Temporal Convolutional Networks (TCN)

TCNs offer a new approach to sequence modelling and based on the work done by Bai et al. [2018][1], TCNs exhibits longer memory and tends to outperform LSTM, RNNs, and LSTM-CNN models on sequence modelling and image classification tasks like sequential MNIST, P-MNIST, Polyphonic music, Word-level language modeling etc. TCN consists of residual blocks which usually contains two layers of dilated causal convolution and activation functions, the dilated convolutions enables the output to represnet a wider range of the inputs thus expanding its receptive field. This feature also makes TCN approach ideal for video classification, where the a video represents a sequence of images. In our framework, we will represent the sequence of price images as a video and feed it to TCN for the classification task. Our TCN model uses Many-to-One mapping to classify the image, i.e. many input images are used as an input to classify one output. See the figure (from [1]) for more detailed architecture of TCN.

Approach

Our approach involves building all the components of this framework from the ground up, which involves data generation, data labeling, data preprocessing, Model Training and Predictions, and finally trade decision module for taking final trade decision. To generate the dataset we first generate price based technical indicators and plot them along with the closing price as png images using plotly[2]. The output labels are generated based on subsequent price changes. Once the dataset is generated (more information is following sections), we create a tensor containing 10 consecutive images with the output label of the tensor being the output label of the most recent image in the new tensor. These input tensors are then passed on to the TCN model that generates the predicted probability distributions of the output classes. These probabilities are then used by the trade decision module to either take a ’buy’, ’sell’, or ’neutral’ stand in the market.

To evaluate the merits of our approach we benchmark the performance to standard baseline classifiers. The baselines used in this paper are CNNs, SVMs, and Random Forests (RFs). Since SVMs and RFs are generally not suitable for image data, we feed them the same features in raw numerical form. The evaluation procedure compares both the classification metrics as well as the overall profit/loss generated by each baseline model to the TCN model.

Dataset Generation and Preprocessing

The raw prices used in this paper contains SPY ETF Prices from Jan, 2013 to Nov, 2020. The financial price features to be used along with raw prices are Exponential Moving Average with lookback of 10 and 30 days, and Bollinger Bands with lookback of 28 days, and standard deviation of 2σ. Once we have the raw prices and financial features we generate the image with a lookback period of 20 days, with a rolling window of 1 day i.e. we plot the first image containing the data for 0-20 days, the second image containing the data for 1-21 days, and so on. With this scheme we generate around 1900 images overall, which includes training, validation and test sets.

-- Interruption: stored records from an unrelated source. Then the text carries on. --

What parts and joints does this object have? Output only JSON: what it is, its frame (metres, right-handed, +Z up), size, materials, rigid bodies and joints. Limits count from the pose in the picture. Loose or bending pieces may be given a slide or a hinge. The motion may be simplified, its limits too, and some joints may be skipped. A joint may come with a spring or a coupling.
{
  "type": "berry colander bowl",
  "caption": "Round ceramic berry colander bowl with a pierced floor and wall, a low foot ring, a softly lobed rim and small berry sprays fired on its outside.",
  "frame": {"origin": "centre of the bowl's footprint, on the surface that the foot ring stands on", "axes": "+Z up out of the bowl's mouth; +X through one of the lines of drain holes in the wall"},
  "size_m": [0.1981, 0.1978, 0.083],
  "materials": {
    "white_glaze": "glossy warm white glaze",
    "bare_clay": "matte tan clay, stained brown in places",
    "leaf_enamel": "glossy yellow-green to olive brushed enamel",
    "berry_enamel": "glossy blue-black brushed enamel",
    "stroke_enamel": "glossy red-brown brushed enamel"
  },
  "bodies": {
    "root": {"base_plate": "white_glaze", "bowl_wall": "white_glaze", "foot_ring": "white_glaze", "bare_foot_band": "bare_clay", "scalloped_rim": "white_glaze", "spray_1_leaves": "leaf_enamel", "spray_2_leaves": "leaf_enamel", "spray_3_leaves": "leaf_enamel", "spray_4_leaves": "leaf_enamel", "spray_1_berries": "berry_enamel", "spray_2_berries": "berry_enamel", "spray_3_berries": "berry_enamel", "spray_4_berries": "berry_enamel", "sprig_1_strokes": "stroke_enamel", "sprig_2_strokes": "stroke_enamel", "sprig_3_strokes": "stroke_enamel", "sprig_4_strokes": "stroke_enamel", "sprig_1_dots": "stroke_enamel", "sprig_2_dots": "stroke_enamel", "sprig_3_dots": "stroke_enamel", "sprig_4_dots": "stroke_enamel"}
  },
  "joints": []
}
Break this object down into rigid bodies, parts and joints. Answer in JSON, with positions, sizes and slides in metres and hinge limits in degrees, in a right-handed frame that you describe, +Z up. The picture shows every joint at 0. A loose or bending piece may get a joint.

Once we have the raw input images we need to generate corresponding labels so that we can train it on a classification model, the labeling scheme either labels the images as ’buy’, ’sell’ or neutral’ based on percentage price move(threshold) over the next 10 days. If the percentage move is above positive threshold the image is labelled as ’buy’, else if its below the negative threshold we label the image as ’sell’, else the image is labelled as ’neutral’. This procedure can be formalized as

The threshold used in our case is 0.5%. The train, validation and test sets are separated chronologically as we want to maintain the temporal integrity of the dataset. The training set contains all the tensors from Jan, 2013 to Dec 2017, validation set containing tensors from Jan, 2018 to Dec, 2018, and test set from Jan, 2019 to Nov, 2020. The denser white line represents the actual prices and thinner colored lines represent the technical indicators for the same time period

We wanted to reduce the resolution of the image to ensure the training procedure did not get clogged, at the same time ensuring all information is retained. To achieve this we resized the cropped image to 128x128 RGB image using openCV2. The pixel intensities were also normalized to remove any spikes in the image pixels, which is generally recommended for stable model training.

Model Pipeline

The plot below shows the general flow of our framework, the first 2 blocks are responsible for data generation and preprocessing steps. The third part of the model pipeline is responsible for creating a tensor of 10 consecutive images, which basically represents a sequence of images.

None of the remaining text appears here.